Thank you @jduong everything works including getting columns metadata in the version 22.0.0.

Thank you very much

Hi,
thank you for answering all the previous questions.

I am looking for one yet more answer. I would like to test one scenario where
I am getting data from various different endpoints using Flight SQL.

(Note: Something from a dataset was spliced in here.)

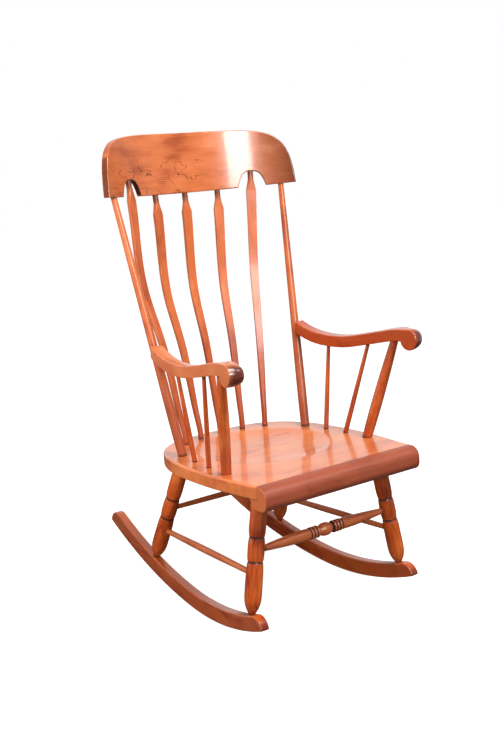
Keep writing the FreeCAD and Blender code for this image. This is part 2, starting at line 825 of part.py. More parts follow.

Here is example how to get data using FlightSql

FlightInfo flightInfo; // Use a FlightSqlClient method to get a FlightInfo

// 1. Fetch each partition sequentially (though this can be done in parallel)
for (FlightEndpoint endpoint : flightInfo.getEndpoints()) {

  // 2. Get a stream of results as Arrow vectors
  try (FlightStream stream = flightSqlClient.getStream(endpoint.getTicket())) {

    // 3. Iterate through the stream until the end
    while (stream.next()) {

      // 4. Get a chunk of results (VectorSchemaRoot) and print it to the console
      VectorSchemaRoot vectorSchemaRoot = stream.getRoot();
      System.out.println(vectorSchemaRoot.contentToTSVString());
    }
  }
}

and I am talking specifically about this line:

// 1. Fetch each partition sequentially (though this can be done in parallel)
for (FlightEndpoint endpoint : flightInfo.getEndpoints()) {

I always get the same single endpoint and I would like to employ several partitions instead.
Could you please guide me what I should do in regards to cluster configuration and data source
to achieve getting many endpoints from flight info.

Thank you

Hi,
could somebody pls share any tips, suggestion, any pointers to the documentation on this ?

Thank you

Hi @msmetek ,

As part of the GetTables request you can specify the schema and table to indicate the exact table you want to get metadata for. You can set the include_schema flag to get column metadata.

That’s not what I was asking for :slight_smile:

Sorry, I was rather referring to my last question I posted here I which is I admit out of this topic and is asking about something different.

Maybe to avoid further misunderstanding I will close this one and post my new question in the new topic.